The current copyright and technical control regime may be good for some publishers and authors, but at what cost in terms of lost value to humanity as a whole?


> What does Amazon have a monopoly on?

Audiobooks.

https://doctorow.medium.com/why-none-of-my-books-are-availab...


> DRM sucks in theory, but in reality this is all rarely a problem.

> And in another 15 years, I will probably still be able to read those books

I bet the non-DRM books you bought on your kindle can also be opened 15 years later.


> and may cause plaintiffs to cease publishing certain works

Okay, go on, stop publishing these.
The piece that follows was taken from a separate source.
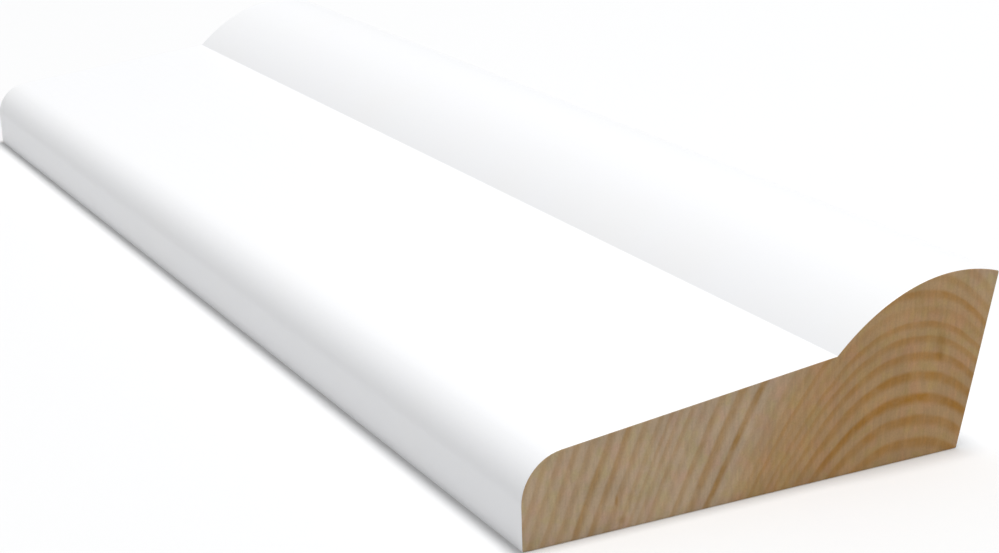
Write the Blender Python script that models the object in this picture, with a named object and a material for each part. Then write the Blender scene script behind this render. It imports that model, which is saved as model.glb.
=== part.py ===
"""A short length of pine skirting board, primed white, lying on its flat back.

Its section starts at a thin edge with a round nose. From there a face rises gently to a V groove,
and past the groove a hump swells up and over to a thick edge, which leans outwards from the back.
The board runs along Y with a square cut at each end. Its thin edge is at -X, its thick edge at +X,
and its back lies on Z = 0. The origin is under the middle of its bounding box.
"""

from math import atan2, cos, pi, radians, sin, sqrt, tan

import bmesh
import bpy
from mathutils import Vector

# Lengths in metres and angles in degrees, measured on the section seen from a cut end.
BOARD_LENGTH = 0.188

# Across the back, from the thin edge to the thick one.
FACE_WIDTH = 0.0381
GROOVE_TO_CROWN = 0.0159
CROWN_TO_THICK_EDGE = 0.0017

# Up from the back.
THIN_EDGE_HEIGHT = 0.0097
FACE_RISE = 0.0043
HUMP_RISE = 0.0071

# The hump is part of an upright ellipse, and this is half the ellipse's height.
HUMP_HALF_HEIGHT = 0.041
NOSE_RADIUS = 0.0051
THIN_EDGE_LEAN = 2.0
THICK_EDGE_LEAN = 11.8

NOSE_STEPS = 16
HUMP_STEPS = 36
WELD_DISTANCE = 0.000001
SMOOTH_UNDER = 20.0

BACK_WIDTH = FACE_WIDTH + GROOVE_TO_CROWN + CROWN_TO_THICK_EDGE
GROOVE_HEIGHT = THIN_EDGE_HEIGHT + FACE_RISE
BOARD_THICKNESS = GROOVE_HEIGHT + HUMP_RISE

WHITE_PRIMER = {"colour": (0.86, 0.86, 0.85), "roughness": 0.5}
BARE_PINE = {"colour": (0.37, 0.27, 0.17), "roughness": 0.7}


def clear_scene():
    """Removes every object that the file opens with."""
    for obj in list(bpy.data.objects):
        bpy.data.objects.remove(obj, do_unlink=True)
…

If a book is such nobody would voluntarily buy for a reasonable price DRM-free e.g. on Gumroad, it probably isn't worth existing.

I doubt many people pirate content instead of buying it just because they can. People generally pirate what they can't afford easily enough and what they aren't excited about nearly enough to pay for (also whatever comes in ugly locked-in formats so a pirated version means better UX). In both cases they wouldn't be paying even if they couldn't pirate so there is no actual lost profit here. Except in cases when someone could unfairly force people to pay unreasonable prices which is the usual case with textbooks.


> The title and major thrust of the article is that ebooks are generally bad.

Which is not wrong either given ebooks are generally from a DRM-using company (namely Amazon which has the vast majority of ebooks market share)


> there's no reasonable way to prevent people from unrestrictedly distributing copies

Why is that a hard requirement though? Also, DRM really doesn't prevent that. I got through my last couple years of college on books from libgen.


> Why do people buy the DRM-locked e-books?

Do these people actually know a) that e-books are DRM-locked and b) what DRM-locked implies to their ownership of said e-books?